— START OF RAW DATA —
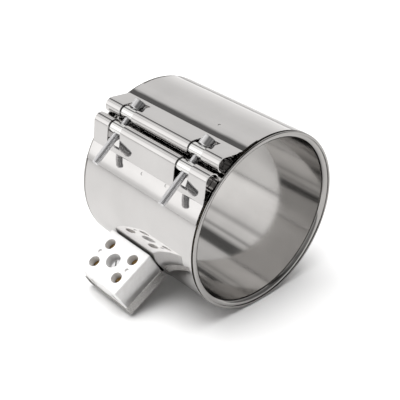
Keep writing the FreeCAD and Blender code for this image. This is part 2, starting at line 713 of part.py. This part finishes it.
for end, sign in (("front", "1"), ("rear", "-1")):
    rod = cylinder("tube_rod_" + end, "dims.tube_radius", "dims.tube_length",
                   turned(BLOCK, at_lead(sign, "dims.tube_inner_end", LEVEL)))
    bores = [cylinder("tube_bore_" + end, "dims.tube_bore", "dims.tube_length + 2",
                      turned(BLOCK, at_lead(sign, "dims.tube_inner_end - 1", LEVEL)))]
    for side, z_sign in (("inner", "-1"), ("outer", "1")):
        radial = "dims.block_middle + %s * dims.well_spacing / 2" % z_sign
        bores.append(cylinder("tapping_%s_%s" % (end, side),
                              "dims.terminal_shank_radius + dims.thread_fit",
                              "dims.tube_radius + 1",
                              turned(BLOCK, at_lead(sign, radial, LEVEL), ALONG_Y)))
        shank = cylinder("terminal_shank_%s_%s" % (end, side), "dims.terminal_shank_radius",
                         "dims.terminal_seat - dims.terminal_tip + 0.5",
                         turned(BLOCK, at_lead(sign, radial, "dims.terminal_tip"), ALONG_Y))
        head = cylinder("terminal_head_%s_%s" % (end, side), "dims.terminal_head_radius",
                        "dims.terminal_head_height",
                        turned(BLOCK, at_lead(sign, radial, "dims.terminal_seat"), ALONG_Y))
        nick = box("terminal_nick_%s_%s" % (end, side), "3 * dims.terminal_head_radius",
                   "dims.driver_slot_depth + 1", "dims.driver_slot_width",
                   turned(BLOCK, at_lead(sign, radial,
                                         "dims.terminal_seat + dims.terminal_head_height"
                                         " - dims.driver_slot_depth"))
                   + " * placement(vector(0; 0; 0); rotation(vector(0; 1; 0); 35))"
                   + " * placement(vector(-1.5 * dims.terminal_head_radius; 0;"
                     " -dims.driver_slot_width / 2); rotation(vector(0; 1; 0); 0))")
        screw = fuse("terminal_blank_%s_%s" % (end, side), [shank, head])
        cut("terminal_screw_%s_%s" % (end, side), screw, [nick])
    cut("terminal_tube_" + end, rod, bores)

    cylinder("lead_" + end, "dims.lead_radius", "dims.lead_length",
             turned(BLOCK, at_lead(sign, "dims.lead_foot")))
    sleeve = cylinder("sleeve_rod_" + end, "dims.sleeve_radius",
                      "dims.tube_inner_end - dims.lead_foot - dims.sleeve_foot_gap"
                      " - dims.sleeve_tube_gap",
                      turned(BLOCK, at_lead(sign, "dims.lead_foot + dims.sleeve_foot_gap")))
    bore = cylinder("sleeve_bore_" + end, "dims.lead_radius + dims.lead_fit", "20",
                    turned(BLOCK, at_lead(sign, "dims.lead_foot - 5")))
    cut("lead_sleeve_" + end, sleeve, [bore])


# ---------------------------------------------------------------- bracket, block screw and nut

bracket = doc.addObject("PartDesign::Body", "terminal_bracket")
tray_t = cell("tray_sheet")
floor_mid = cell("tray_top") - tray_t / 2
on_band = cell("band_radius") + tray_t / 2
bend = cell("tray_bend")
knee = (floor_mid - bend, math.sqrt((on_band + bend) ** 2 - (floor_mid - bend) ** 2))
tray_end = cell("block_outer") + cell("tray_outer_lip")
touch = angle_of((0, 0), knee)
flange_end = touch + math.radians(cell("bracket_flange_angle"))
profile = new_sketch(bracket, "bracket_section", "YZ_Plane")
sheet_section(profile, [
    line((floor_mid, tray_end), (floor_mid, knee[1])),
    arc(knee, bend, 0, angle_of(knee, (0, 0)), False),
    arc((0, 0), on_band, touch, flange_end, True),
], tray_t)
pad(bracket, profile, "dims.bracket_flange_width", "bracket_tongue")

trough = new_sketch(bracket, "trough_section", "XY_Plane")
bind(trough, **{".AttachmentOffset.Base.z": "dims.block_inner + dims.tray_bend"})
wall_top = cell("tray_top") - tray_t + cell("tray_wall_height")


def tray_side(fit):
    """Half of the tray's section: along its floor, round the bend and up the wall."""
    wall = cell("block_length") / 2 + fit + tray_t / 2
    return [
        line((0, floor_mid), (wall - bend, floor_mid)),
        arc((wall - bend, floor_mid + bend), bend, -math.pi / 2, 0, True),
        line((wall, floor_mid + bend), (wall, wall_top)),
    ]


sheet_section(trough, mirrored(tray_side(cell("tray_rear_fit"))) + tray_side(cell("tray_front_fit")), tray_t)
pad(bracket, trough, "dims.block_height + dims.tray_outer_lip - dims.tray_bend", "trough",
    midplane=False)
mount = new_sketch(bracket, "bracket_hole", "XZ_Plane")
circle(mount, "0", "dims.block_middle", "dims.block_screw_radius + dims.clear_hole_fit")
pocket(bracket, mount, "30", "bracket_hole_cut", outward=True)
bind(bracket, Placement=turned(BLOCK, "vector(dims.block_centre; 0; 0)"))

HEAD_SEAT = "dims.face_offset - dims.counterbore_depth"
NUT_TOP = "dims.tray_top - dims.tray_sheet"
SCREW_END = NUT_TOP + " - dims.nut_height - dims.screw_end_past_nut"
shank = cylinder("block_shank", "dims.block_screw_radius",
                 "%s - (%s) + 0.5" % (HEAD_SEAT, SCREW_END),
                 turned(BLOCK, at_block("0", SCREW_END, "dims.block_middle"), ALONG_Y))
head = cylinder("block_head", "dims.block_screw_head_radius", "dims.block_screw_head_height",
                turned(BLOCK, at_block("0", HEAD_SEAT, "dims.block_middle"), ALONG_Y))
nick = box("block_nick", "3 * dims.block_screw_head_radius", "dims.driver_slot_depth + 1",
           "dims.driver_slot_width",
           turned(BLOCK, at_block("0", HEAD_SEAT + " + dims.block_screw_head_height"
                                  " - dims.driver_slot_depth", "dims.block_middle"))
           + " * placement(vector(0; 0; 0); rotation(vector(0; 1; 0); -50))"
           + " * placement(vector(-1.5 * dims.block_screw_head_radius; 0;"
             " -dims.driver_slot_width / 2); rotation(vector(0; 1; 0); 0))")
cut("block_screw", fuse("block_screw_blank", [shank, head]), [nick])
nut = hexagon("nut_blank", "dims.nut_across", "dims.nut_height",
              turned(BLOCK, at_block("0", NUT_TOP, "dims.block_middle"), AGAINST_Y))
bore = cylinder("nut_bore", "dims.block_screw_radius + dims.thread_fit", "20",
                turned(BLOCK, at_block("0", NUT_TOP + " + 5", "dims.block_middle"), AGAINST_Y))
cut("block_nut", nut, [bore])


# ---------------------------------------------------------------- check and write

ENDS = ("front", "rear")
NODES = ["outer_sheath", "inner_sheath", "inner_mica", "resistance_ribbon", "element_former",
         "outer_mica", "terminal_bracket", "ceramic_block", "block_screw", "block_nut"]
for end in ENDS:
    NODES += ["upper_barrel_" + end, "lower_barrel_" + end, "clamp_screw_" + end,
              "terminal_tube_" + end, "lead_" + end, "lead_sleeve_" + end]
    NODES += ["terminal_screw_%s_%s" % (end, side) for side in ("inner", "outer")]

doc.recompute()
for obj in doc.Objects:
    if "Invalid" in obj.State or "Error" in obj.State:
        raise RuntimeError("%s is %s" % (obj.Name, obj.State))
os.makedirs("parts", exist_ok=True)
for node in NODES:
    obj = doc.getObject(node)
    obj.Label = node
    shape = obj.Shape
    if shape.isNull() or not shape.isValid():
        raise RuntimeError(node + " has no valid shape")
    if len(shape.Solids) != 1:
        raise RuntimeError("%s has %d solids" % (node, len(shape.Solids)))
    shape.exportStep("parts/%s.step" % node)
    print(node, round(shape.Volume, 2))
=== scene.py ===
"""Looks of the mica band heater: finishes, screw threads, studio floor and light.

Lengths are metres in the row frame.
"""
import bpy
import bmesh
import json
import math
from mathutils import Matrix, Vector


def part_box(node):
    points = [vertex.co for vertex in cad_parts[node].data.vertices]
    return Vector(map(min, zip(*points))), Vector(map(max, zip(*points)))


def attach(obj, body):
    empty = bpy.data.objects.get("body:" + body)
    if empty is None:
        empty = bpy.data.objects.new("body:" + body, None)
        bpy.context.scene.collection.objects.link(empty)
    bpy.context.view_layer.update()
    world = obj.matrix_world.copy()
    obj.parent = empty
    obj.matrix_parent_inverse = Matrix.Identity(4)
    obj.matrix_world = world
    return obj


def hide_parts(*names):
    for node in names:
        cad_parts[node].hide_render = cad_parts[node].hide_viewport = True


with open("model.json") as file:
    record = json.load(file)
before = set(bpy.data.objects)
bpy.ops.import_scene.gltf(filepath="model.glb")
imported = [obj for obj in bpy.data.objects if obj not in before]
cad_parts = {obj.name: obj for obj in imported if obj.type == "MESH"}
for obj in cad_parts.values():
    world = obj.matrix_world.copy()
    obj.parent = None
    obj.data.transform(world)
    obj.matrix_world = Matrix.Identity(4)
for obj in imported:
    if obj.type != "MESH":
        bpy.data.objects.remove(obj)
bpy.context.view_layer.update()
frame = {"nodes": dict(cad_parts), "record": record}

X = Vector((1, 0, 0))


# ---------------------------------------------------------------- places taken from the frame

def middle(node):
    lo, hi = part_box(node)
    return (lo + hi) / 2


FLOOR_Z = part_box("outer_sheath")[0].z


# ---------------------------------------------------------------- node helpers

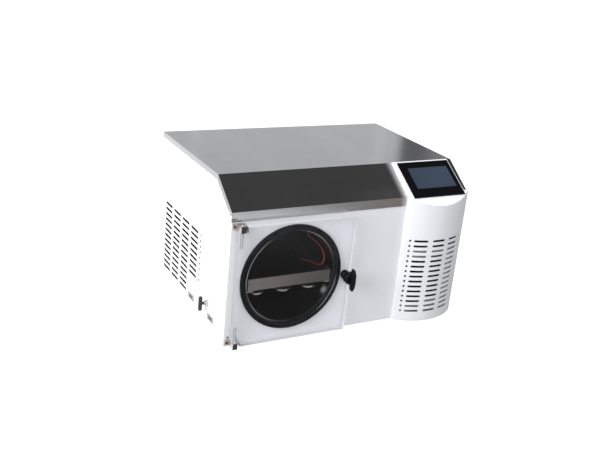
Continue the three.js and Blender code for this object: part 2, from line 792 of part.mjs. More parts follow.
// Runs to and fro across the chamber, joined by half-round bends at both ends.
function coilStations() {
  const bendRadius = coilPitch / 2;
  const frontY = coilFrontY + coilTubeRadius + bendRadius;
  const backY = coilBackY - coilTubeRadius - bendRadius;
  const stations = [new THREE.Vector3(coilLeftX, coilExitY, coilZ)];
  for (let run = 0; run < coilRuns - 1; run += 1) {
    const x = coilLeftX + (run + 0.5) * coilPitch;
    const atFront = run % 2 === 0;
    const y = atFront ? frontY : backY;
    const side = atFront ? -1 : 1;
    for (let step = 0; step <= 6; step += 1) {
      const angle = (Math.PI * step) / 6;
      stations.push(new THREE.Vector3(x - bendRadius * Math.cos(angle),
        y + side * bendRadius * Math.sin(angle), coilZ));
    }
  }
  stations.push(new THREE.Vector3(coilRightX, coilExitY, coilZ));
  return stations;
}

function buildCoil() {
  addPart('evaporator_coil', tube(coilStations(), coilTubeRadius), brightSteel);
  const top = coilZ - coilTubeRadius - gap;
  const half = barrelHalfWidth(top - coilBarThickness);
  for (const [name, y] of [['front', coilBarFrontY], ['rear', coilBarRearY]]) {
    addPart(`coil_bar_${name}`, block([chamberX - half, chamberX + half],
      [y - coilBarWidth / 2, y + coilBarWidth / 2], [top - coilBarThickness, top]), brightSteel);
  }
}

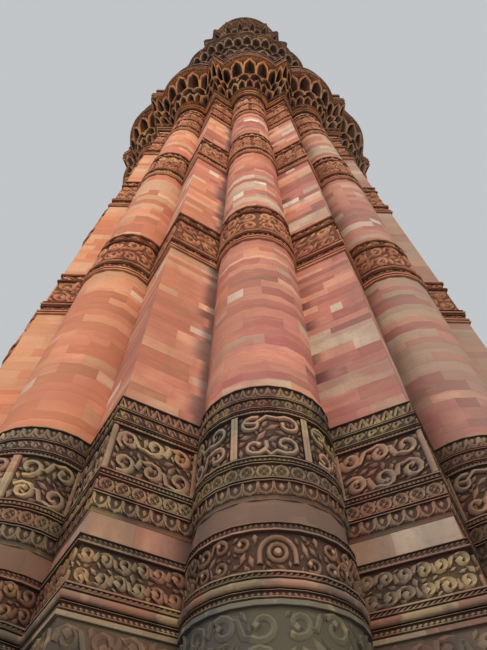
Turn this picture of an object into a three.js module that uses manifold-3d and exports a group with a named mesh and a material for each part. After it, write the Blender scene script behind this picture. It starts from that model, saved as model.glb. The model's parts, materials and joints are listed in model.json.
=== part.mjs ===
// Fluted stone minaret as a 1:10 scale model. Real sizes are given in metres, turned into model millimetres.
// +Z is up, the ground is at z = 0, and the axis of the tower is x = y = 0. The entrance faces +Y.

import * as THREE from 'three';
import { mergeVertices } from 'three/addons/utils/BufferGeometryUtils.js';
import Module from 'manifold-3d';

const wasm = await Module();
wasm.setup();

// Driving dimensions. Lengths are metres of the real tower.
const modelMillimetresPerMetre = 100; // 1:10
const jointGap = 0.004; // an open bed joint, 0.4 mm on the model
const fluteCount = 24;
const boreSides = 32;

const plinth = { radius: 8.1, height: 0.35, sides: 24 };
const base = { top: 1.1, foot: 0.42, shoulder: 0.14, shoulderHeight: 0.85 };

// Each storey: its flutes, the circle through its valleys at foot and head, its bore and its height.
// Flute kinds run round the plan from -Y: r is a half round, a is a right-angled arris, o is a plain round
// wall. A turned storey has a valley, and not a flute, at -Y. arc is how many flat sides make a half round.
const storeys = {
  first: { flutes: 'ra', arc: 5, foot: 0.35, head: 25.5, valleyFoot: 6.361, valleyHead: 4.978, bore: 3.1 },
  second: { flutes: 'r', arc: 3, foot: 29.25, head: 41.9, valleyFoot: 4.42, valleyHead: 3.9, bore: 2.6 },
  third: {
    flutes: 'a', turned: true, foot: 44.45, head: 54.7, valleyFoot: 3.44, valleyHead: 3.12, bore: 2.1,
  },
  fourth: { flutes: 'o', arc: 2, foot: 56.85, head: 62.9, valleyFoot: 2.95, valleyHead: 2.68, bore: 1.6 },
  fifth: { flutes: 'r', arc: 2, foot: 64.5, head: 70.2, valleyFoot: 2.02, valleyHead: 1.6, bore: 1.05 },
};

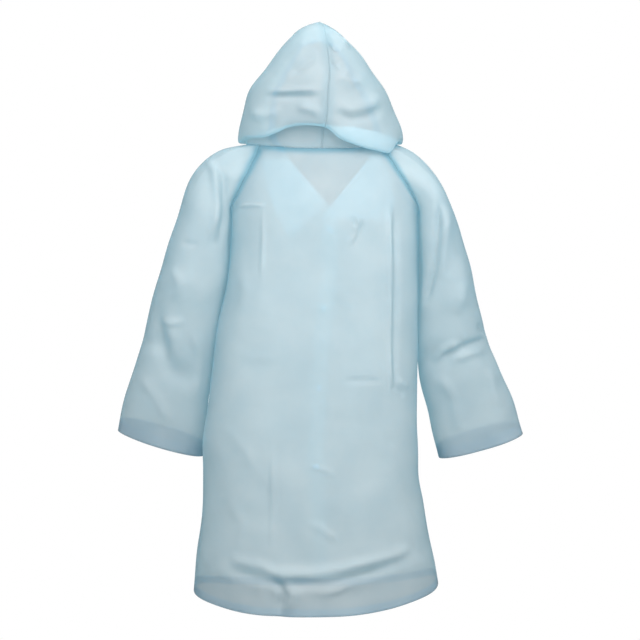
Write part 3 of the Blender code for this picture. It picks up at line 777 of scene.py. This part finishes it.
— END OF RAW DATA —
■ EXERCISE OBJECTIVE: Nothing beyond the lines starting at the line containing "obj.parent = empty" and ending at the line containing "record = json.load(file)" is to be reproduced; reproduce those lines exactly, both ends included.

■ SOLVED EXERCISE:
    obj.parent = empty
    obj.matrix_parent_inverse = Matrix.Identity(4)
    obj.matrix_world = world
    return obj


def hide_parts(*names):
    for node in names:
        cad_parts[node].hide_render = cad_parts[node].hide_viewport = True


with open("model.json") as file:
    record = json.load(file)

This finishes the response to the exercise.